The only way I know how to tackle a challenge is to try to tame it and impose some order. However, this treat is presenting particular challenges and I’ve already had to hold my nose and make a major tweak to my method. When I started five years ago, I was intending to walk anti-clockwise from Minehead to the Dorset coast near Poole. I got as far as Barnstaple. Then when my marriage ended I abandoned the walk for several years. When I restarted, I was living in another part of the country and it made logistical sense to resume at the Poole end and to walk clockwise in stages until I got back to Barnstaple. It felt like a daring break with the natural order but I justified it to myself as a symbol of a new and different life salvaged from the chaos.
Then, last week when we were planning this second half of our honeymoon a radical thought planted itself in my head. I realised that it might be sensible to postpone a few stages. These were close enough to home to be done as day trips and staying away for two nights would give us an opportunity to do others that were further away. I hyperventilated and struggled. Once again, chaos seemed to be threatening my nice ordered list.
In the end I managed to overcome my discomfort and we had three memorable days of walking. Each was different and brought unexpected pleasures. We spent much of the first day walking alongside the Fleet Lagoon that runs beside Chesil Beach. Three cormorants sat motionless in a wooden rowing boat, mountains of pebbles rose up to our left and we saw only a handful of people. The next day we trudged along the beach for miles. The pebbles made it hard work but once again it was unexpectedly deserted. Several times we walked close to great flocks of gulls that had gathered by the sea. As we approached they took off and gave us a private aerial display.
I enjoyed seeing the sea kale that has colonised the inhospitable shingle and as we approached West Bay, the cliff towered above us, steep and golden like an Egyptian sphinx. We swam and then we explored the small resort. I was expecting it to be staid and faded but instead we found ourselves eating wonderfully fresh fish at one of the coolest places I’ve ever been. Sins at the Bay is furnished in a salvage-gone-mad kind of way with red rusty metal rafters and techno music. I felt fully alive.

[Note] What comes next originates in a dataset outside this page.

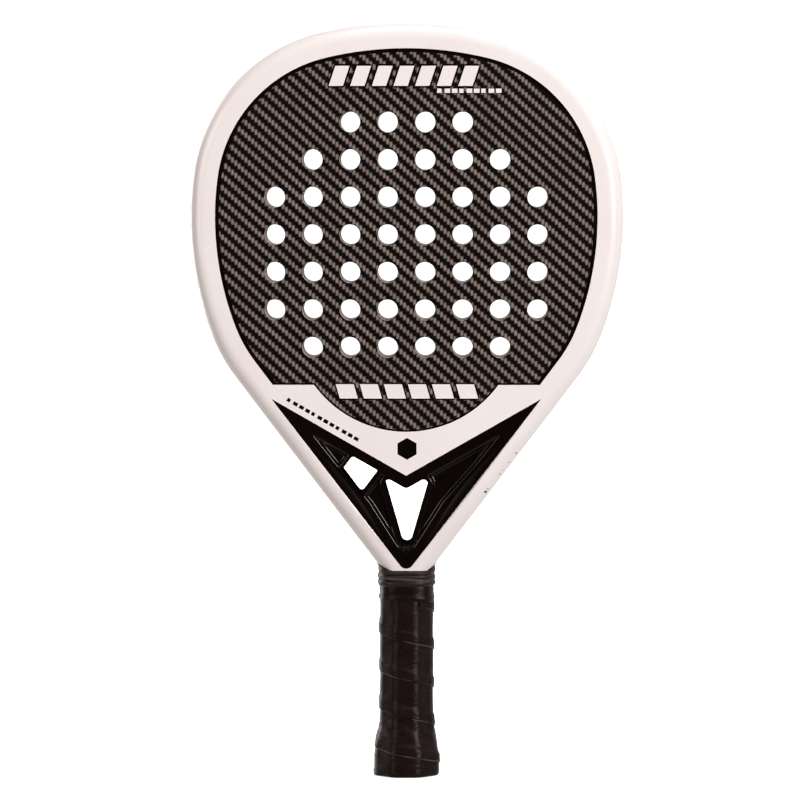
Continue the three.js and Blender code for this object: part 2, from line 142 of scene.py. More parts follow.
def head_arcs():
    """The right side's arcs from the crown down, as centre, radius, first and last heading."""
    sin_crown = math.sin(CROWN_END)
    sin_shoulder = math.sin(SHOULDER_END)
    beside = HEAD_HALF_WIDTH - CROWN_RADIUS * sin_crown - FLANK_RADIUS * (1 - sin_shoulder)
    shoulder_radius = beside / (sin_shoulder - sin_crown)
    crown = np.array([0, LENGTH - CROWN_RADIUS])
    shoulder = crown + outward(CROWN_END) * (CROWN_RADIUS - shoulder_radius)
    flank = shoulder + outward(SHOULDER_END) * (shoulder_radius - FLANK_RADIUS)
    hip = flank + outward(FLANK_END) * (FLANK_RADIUS - HIP_RADIUS)
    to_neck = np.array([NECK_HALF_WIDTH, NECK_HEIGHT]) - hip
    neck_heading = math.pi + math.atan2(-to_neck[0], -to_neck[1])
    leg_heading = neck_heading - math.acos(HIP_RADIUS / np.linalg.norm(to_neck))
    return [
        (crown, CROWN_RADIUS, 0, CROWN_END),
        (shoulder, shoulder_radius, CROWN_END, SHOULDER_END),
        (flank, FLANK_RADIUS, SHOULDER_END, FLANK_END),
        (hip, HIP_RADIUS, FLANK_END, leg_heading),
    ]


ARCS = head_arcs()
HIP_CENTRE = ARCS[-1][0]
LEG_HEADING = ARCS[-1][3]
LEG_OUT = outward(LEG_HEADING)
LEG_LEAN = LEG_HEADING - math.pi / 2
TIP_TURN = math.pi / 2 - LEG_LEAN  # half of the black tip's arc


def leg_inset(x, z):
    """How far a point lies inside the straight leg's outer side."""
    return HIP_RADIUS - (np.abs(x) - HIP_CENTRE[0]) * LEG_OUT[0] - (z - HIP_CENTRE[1]) * LEG_OUT[1]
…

The third day was different again with lots of upsy-downsies. I puffed my way unhappily up the first one and realised that I needed a better strategy. Golden Cap, the highest point on the South Coast loomed as an after-lunch challenge so I tried a new approach: thirty steps then rest for five breaths, and so on. It worked and I reached the top having barely broken into a sweat. I also made some new friends on the way. A young couple were just behind on the uphill trudge, and when I told them about my new discovery they looked pleased. From then on, every time I paused, I looked back to see them standing still as they concentrated earnestly and puffed out their cheeks. It felt like an unusual kind of antenatal class.
And now that the honeymoon is over I find myself longing for the next opportunity to get back to the footpath. I’m hoping to do another two stages soon, and for logistical reasons it’s likely that one will be in a clockwise direction from our accommodation, and the other in an anticlockwise direction. I’ve managed not to hyperventilate too much at this impending disorder. A friend asked the other day, ‘So does this mean that if I invited you to join me in Falmouth, that you’d be prepared to do some stages out of order?’ I took a deep breath and said, ‘Yes’.
The Sixty Treats project that led to my book 31 Treats and A Marriage started out so innocently. But it continues to teach me all sorts of surprising things. I realise that I’ve misled myself into thinking that the pleasure of this great walk lies in its ordered completeness. I’ve yet to find out whether I’ll finish the entire walk before my sixtieth birthday but I do know that it won’t be in any kind of order and that ultimately neither the completion nor the order matters. I want more of the great sweeping views but even more than that I want to uncover the small unexpected pleasures that make each day such a unique mini-treat. Maybe the honeymoon’s not over after all.
Blimey, Lynn, you make it sound so wonderful you might even get me walking the Path! Years ago M and I started walking out of London along the Thames Path, starting at Putney. We loved getting out of London into the country. We did a bit a week, and couldn’t wait to do the next section. But just as you say, after a while it took so long getting back home from the next END, and from home to the next START (if you see what I mean), that we conked out. But then we did something that turned out to be the real revelation. We decided not to go OUT of London – to escape, as it were – but to go backwards: IN to London. London’s river (and its canals and tributaries) turned out to be amazing.